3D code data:

* * * * * * * * *

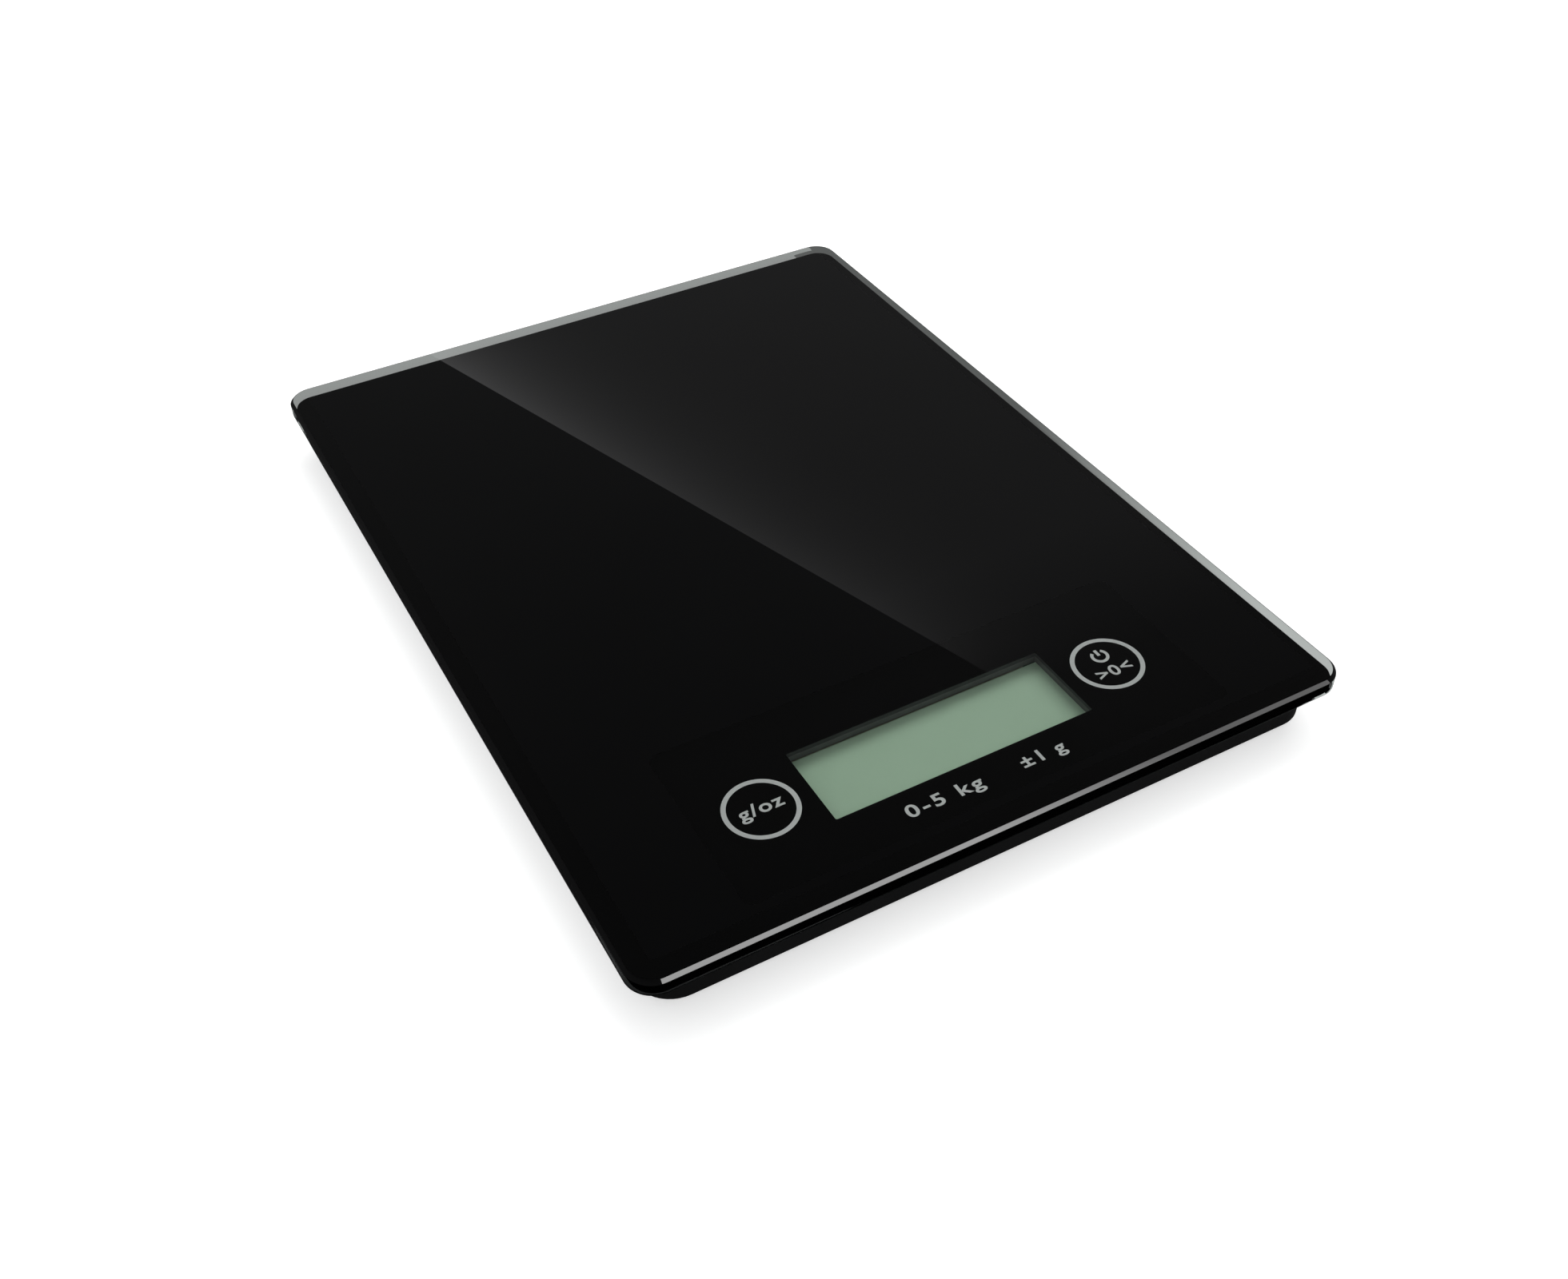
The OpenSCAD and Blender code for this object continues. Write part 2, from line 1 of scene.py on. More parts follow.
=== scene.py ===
import bpy, bmesh, math
from mathutils import Matrix, Vector


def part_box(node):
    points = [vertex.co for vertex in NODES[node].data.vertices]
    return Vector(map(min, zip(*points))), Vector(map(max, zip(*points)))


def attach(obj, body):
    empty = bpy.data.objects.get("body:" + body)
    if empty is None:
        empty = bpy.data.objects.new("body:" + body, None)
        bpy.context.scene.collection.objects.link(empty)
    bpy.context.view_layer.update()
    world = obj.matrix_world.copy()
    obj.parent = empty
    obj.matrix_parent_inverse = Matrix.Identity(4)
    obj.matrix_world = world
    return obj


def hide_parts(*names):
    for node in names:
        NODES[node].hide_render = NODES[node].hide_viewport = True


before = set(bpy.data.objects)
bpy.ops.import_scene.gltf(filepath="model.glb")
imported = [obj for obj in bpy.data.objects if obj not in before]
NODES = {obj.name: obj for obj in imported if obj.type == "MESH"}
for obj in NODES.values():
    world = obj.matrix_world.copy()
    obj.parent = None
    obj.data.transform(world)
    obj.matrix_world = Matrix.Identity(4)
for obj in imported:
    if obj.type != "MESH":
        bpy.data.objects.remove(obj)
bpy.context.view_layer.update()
scene = bpy.context.scene
MM = 0.001


# ------------------------------------------------------------------ materials

def new_material(name):
    m = bpy.data.materials.new(name)
    m.use_nodes = True
    nt = m.node_tree
    nt.nodes.clear()
    out = nt.nodes.new("ShaderNodeOutputMaterial")
    p = nt.nodes.new("ShaderNodeBsdfPrincipled")
    nt.links.new(p.outputs[0], out.inputs[0])
    return m, nt, p, out


def coords(nt):
    return nt.nodes.new("ShaderNodeTexCoord").outputs["Object"]


def noise(nt, vec, scale, detail=3.0, rough=0.5, distortion=0.0):
    n = nt.nodes.new("ShaderNodeTexNoise")
    n.inputs["Scale"].default_value = scale
    n.inputs["Detail"].default_value = detail
    n.inputs["Roughness"].default_value = rough
    n.inputs["Distortion"].default_value = distortion
    nt.links.new(vec, n.inputs["Vector"])
    return n.outputs["Fac"]


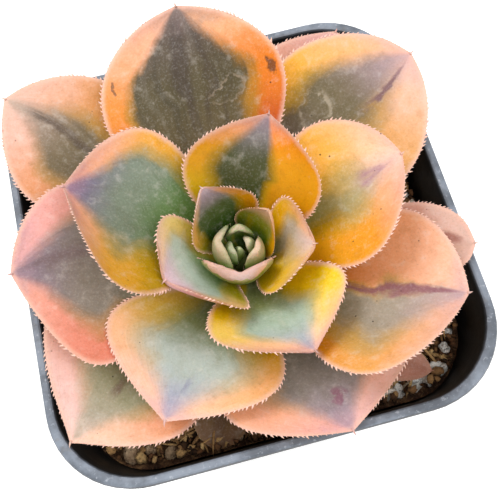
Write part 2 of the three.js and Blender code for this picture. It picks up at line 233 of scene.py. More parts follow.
leafLooks = {
    "leaf_01": {
        "left": (0xA4B070, 0xB0BC84, 0xC4C8A0), "stripe": (0x9AA668, 0xA4B078, 0xB8BE94),
        "right": (0xA4B070, 0xB0BC84, 0xC4C8A0), "under": (0x7C9450, 0x98AC68, 0xBCC894),
        "edge": 0xC0C69A, "edgeWide": 0.25, "tip": 0xD0D4B0, "patch": 3,
    },
    "leaf_02": {
        "left": (0x98A460, 0xA8AE78, 0xBCAE96), "stripe": (0x7C8A48, 0x98A468, 0xB4AA90),
        "right": (0x98A460, 0xA8AE78, 0xBCAE96), "under": (0x6E8844, 0x88A060, 0xA8B084),
        "edge": 0xC4B89C, "edgeWide": 0.25, "tip": 0xCCBCA4, "patch": 3,
    },
    "leaf_03": {
        "left": (0x7E9850, 0x94A868, 0xC0BEA0), "stripe": (0x70904A, 0x86A05C, 0x9CA878),
        "right": (0x70904A, 0x84A05C, 0xA4AC80), "under": (0x648040, 0x7E9C58, 0xA0B080),
        "edge": 0xBEBE9C, "edgeWide": 0.25, "tip": 0xC4C2A8, "patch": 3,
    },
    "leaf_04": {
        "left": (0x55702C, 0x6C8650, 0xA09E78), "stripe": (0x486428, 0x5C7434, 0x989872),
        "right": (0x55702C, 0x6A7E44, 0x90946C), "under": (0x5A7A36, 0x749250, 0x98A474),
        "edge": 0xC4B49C, "edgeWide": 0.25, "tip": 0xC0B098, "patch": 3,
    },
    "leaf_05": {
        "left": (0x6E7E2C, 0xA4A464, 0xD4B49A), "stripe": (0x647428, 0x8E9450, 0xC8AE8C),
        "right": (0x6A7C30, 0x98985C, 0xC8B898), "under": (0x5C7A2C, 0x7E9A54, 0xB0A884),
        "edge": 0xD4B49E, "edgeWide": 0.3, "tip": 0xDCC0AC, "patch": 3,
    },
    "leaf_06": {
        "left": (0x6A8040, 0x909E68, 0xBCB490), "stripe": (0x5E7636, 0x84925A, 0xA4A07C),
        "right": (0x688044, 0x8C9E68, 0xB0B094), "under": (0x58802E, 0x7C9C5C, 0xACA886),
        "edge": 0xCCB89C, "edgeWide": 0.3, "tip": 0xC8B29A, "patch": 3,
    },
    "leaf_07": {
        "left": (0x3A4C0C, 0x74782C, 0xCDAC88), "stripe": (0x4A6014, 0x8C8C38, 0xD8B48E),
        "right": (0xC89A20, 0xE8A83C, 0xE8B88C), "under": (0x748018, 0xC8A448, 0xE4BC98),
        "edge": 0xDCB094, "edgeWide": 0.6, "tip": 0xDCB8A8, "patch": 4,
    },
    "leaf_08": {
        "left": (0xD8A848, 0xDCB478, 0xE0B8A0), "stripe": (0x7A8A3C, 0x98985A, 0xC4AE9C),
        "right": (0xC0A04C, 0xD0AE78, 0xDCB8A4), "under": (0x4E7018, 0x5E7C26, 0x868E3C),
        "edge": 0xD0A8A0, "edgeWide": 1.1, "tip": 0xC8B0AC, "patch": 3,
    },
    "leaf_09": {
        "left": (0x8A8420, 0xE0B070, 0xE0C0AC), "stripe": (0x2E4A10, 0x4E5A34, 0xA09098),
        "right": (0x7C6408, 0xCE943A, 0xE2AE8C), "under": (0xB09A30, 0xC8A048, 0xD0A888),
        "width": (0.62, 0.5, 0.3), "tip": 0xD8C4CC, "edgeWide": 0.8, "patch": 5,
    },
    "leaf_10": {
        "left": (0xC89A10, 0xEAB860, 0xF2C0A0), "stripe": (0x8A8654, 0xB6AA98, 0xD6BCB0),
        "right": (0xD0AE30, 0xE6BC60, 0xE8C094), "width": (0.26, 0.24, 0.24),
        "shift": (0.2, 0.2, 0.08), "tip": 0xE8C8B8, "specks": 0.2, "edgeWide": 0.8, "patch": 5,
    },
    "leaf_11": {
        "left": (0xA89C38, 0xE6BE8C, 0xD49488), "stripe": (0x748C58, 0xB2BEB0, 0xD0B8C0),
        "right": (0xC8B848, 0xE0C888, 0xF0CCB4), "width": (0.5, 0.48, 0.4), "shift": (0, -0.05, 0),
        "tip": 0xE4C0C8, "specks": 0.2, "edgeWide": 0.9, "patch": 5,
    },
    "leaf_12": {
        "left": (0xC8A828, 0xDCA040, 0xECAC88), "stripe": (0x34401C, 0x484B2A, 0x7E7678),
        "right": (0xC88A08, 0xDF9718, 0xF2A070), "width": (0.36, 0.32, 0.25),
        "shift": (0.2, 0.17, 0.1), "soft": (0.2, 0.09), "tip": 0x9C7C84, "wander": 0.2,
    },
    "leaf_13": {
        "left": (0xD8AC28, 0xF2D064, 0xF6C8A4), "stripe": (0x868E5E, 0xA4B4A2, 0xA0A2AA),
        "right": (0xC8A418, 0xEAC878, 0xF0BCA0), "width": (0.42, 0.36, 0.18),
        "shift": (-0.1, -0.06, 0), "tip": 0xB08890, "specks": 0.25,
    },
    "leaf_14": {
        "left": (0xAA8C2C, 0xE2AC60, 0xE8AE94), "stripe": (0x5C7A42, 0x76806E, 0x746C7C),
        "right": (0xC89A30, 0xE6A85C, 0xEAB094), "width": (0.6, 0.5, 0.3),
        "shift": (-0.22, -0.16, -0.04), "tip": 0xA07888, "streaks": 0.6,
    },
    "leaf_15": {
        "left": (0xE0A850, 0xF2BA70, 0xF6C8A8), "stripe": (0x8C8450, 0xA3966C, 0xBCA098),
        "right": (0xDC9C38, 0xEAA45E, 0xF0B49C), "width": (0.3, 0.2, 0.08), "shift": (0, -0.06, 0),
        "soft": (0.22, 0.22), "tip": 0xE8C0B4,
        "lines": ((-0.02, 0.74, 0.93, 0.045, 0x9A7080, 0.7),), "specks": 0.7,
    },
    "leaf_16": {
        "left": (0xD0A040, 0xECB484, 0xF6C6A8), "stripe": (0x7C845C, 0xB0B8B0, 0x9C9CAA),
        "right": (0xCDA860, 0xEEBC9A, 0xF4C4B0), "width": (0.55, 0.52, 0.3), "soft": (0.32, 0.3),
        "tip": 0xB89AA4, "lines": ((0.06, 0.72, 0.84, 0.03, 0x87869A, 0.5),), "specks": 0.2,
    },
    "leaf_17": {
        "left": (0xD87840, 0xE49860, 0xEAB094), "stripe": (0x66583C, 0x50462C, 0x4C3C30),
        "right": (0xC05838, 0xE08850, 0xEEB490), "width": (0.66, 0.6, 0.24), "shift": (0, 0.04, 0),
        "soft": (0.12, 0.16), "tip": 0x7A6460,
        "lines": ((0.02, 0.5, 0.98, 0.05, 0x33251F, 0.65), (-0.14, 0.5, 0.9, 0.03, 0x3A2C20, 0.55),
                  (0.2, 0.45, 0.84, 0.035, 0x38301E, 0.5),
                  (-0.32, 0.45, 0.8, 0.03, 0x3C3020, 0.45)),
        "spots": ((0.66, -0.84, 0.025, 0.07, 0x4A2A18, 0.8),
                  (0.74, 0.78, 0.02, 0.03, 0x4A3420, 0.7)),
        "rings": ((0.62, -0.3, 0.05, 0.14, 0x9A8A78, 0.6),), "streaks": 1.0,
    },
    "leaf_18": {
        "left": (0xD48C5C, 0xE6A884, 0xF0BCA2), "stripe": (0x8A8062, 0x9C9080, 0xB49C98),
        "right": (0xD08C4A, 0xE2A870, 0xE6B49C), "width": (0.28, 0.26, 0.14),
        "shift": (-0.3, -0.28, -0.14), "soft": (0.1, 0.26), "tip": 0xB89AA0,
        "lines": ((-0.02, 0.3, 0.98, 0.036, 0x865A62, 0.9),), "specks": 1.0,
    },
    "leaf_19": {
        "left": (0xD8866A, 0xDC9280, 0xE4A898), "stripe": (0x76725E, 0x857C72, 0x806F78),
        "right": (0xC8886E, 0xDFA294, 0xECB4AE), "width": (0.5, 0.44, 0.26),
        "shift": (0.1, 0.04, 0), "tip": 0xA88890,
        "lines": ((-0.06, 0.62, 0.92, 0.06, 0x6A5658, 0.6),), "streaks": 0.6,
    },
    "leaf_20": {
        "left": (0xD49A48, 0xEEB464, 0xF2BC94), "stripe": (0x6C5C4A, 0x6A5E44, 0xA08C8C),
        "right": (0xC88A58, 0xDCA878, 0xEAC0AC), "width": (0.5, 0.4, 0.2),
        "shift": (0.26, 0.18, 0.1), "tip": 0xD8B0AC,
        "lines": ((-0.08, 0.72, 0.97, 0.02, 0x6A4A54, 0.8),),
        "rings": ((0.6, 0.3, 0.07, 0.16, 0xA89C88, 0.7),), "specks": 0.5,
    },
    "leaf_21": {
        "left": (0xD8A078, 0xECB094, 0xEABCB0), "stripe": (0x6E6852, 0x908880, 0x988890),
        "right": (0xD89868, 0xEFB492, 0xECB4A6), "width": (0.5, 0.42, 0.26),
        "shift": (0.05, 0.05, 0), "tip": 0xC8A0A8,
        "spots": ((0.82, 0.05, 0.04, 0.075, 0x865A6A, 0.75),),
    },
    "leaf_22": {
        "left": (0xC07E54, 0xD89A76, 0xE4B8A8), "stripe": (0x74664C, 0x6C5E46, 0x9C887A),
        "right": (0xC07C40, 0xD09460, 0xE4B4A0), "width": (0.6, 0.46, 0.18),
        "shift": (0.16, 0.12, 0), "tip": 0xD0B4A4,
        "lines": ((-0.02, 0.45, 0.9, 0.06, 0x46362C, 0.7),), "streaks": 0.6,
    },
    "leaf_23": {
        "left": (0xC88A78, 0xD09A88, 0xDCB8AA), "stripe": (0xB07868, 0xC08878, 0xC8A090),
        "right": (0xC88A78, 0xC88A78, 0xD0A898), "width": (0.2, 0.2, 0.1), "tip": 0xC8A89C,
        "lines": ((0.1, 0.6, 0.95, 0.1, 0x7A3028, 0.7),),
    },
    "leaf_24": {
        "left": (0xC87850, 0xE0A080, 0xEEC0A8), "stripe": (0x6C6A44, 0x8E8A6C, 0xA89C8C),
        "right": (0xB06848, 0xD8A494, 0xEAC4BC), "width": (0.45, 0.42, 0.28), "tip": 0xE0C0B0,
        "lines": ((0.02, 0.66, 0.76, 0.035, 0x6A5048, 0.7),),
    },
    "leaf_25": {
        "left": (0xD08870, 0xD89C84, 0xDCA898), "stripe": (0x803828, 0x8C4030, 0xA06050),
        "right": (0xB87058, 0xC88870, 0xD8A090), "width": (0.3, 0.3, 0.2),
    },
    "leaf_26": {
        "left": (0x8A5A48, 0xA87060, 0xB88878), "stripe": (0x7A4E3E, 0x986454, 0xA87868),
        "right": (0x8A5A48, 0xA06A5A, 0xB88878), "under": (0x6A4434, 0x805444, 0x906454),
        "edge": 0xB48A78, "tip": 0x8A5C4C, "specks": 0.8,
    },
    "leaf_27": {
        "left": (0x5A3E28, 0x6B4E36, 0x7A5C42), "stripe": (0x4E3422, 0x5E432E, 0x6E523A),
        "right": (0x5A3E28, 0x6B4E36, 0x7A5C42), "under": (0x44301E, 0x523A26, 0x60462E),
        "edge": 0x8A6A4C, "tip": 0x6A4E36, "specks": 0.8,
    },
}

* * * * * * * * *

(Exercise description):
Quote exactly the lines running from the line with "points = [vertex.co" through the line with "obj.parent = empty", both ends included, and nothing more.

(Answer to the task):
    points = [vertex.co for vertex in NODES[node].data.vertices]
    return Vector(map(min, zip(*points))), Vector(map(max, zip(*points)))


def attach(obj, body):
    empty = bpy.data.objects.get("body:" + body)
    if empty is None:
        empty = bpy.data.objects.new("body:" + body, None)
        bpy.context.scene.collection.objects.link(empty)
    bpy.context.view_layer.update()
    world = obj.matrix_world.copy()
    obj.parent = empty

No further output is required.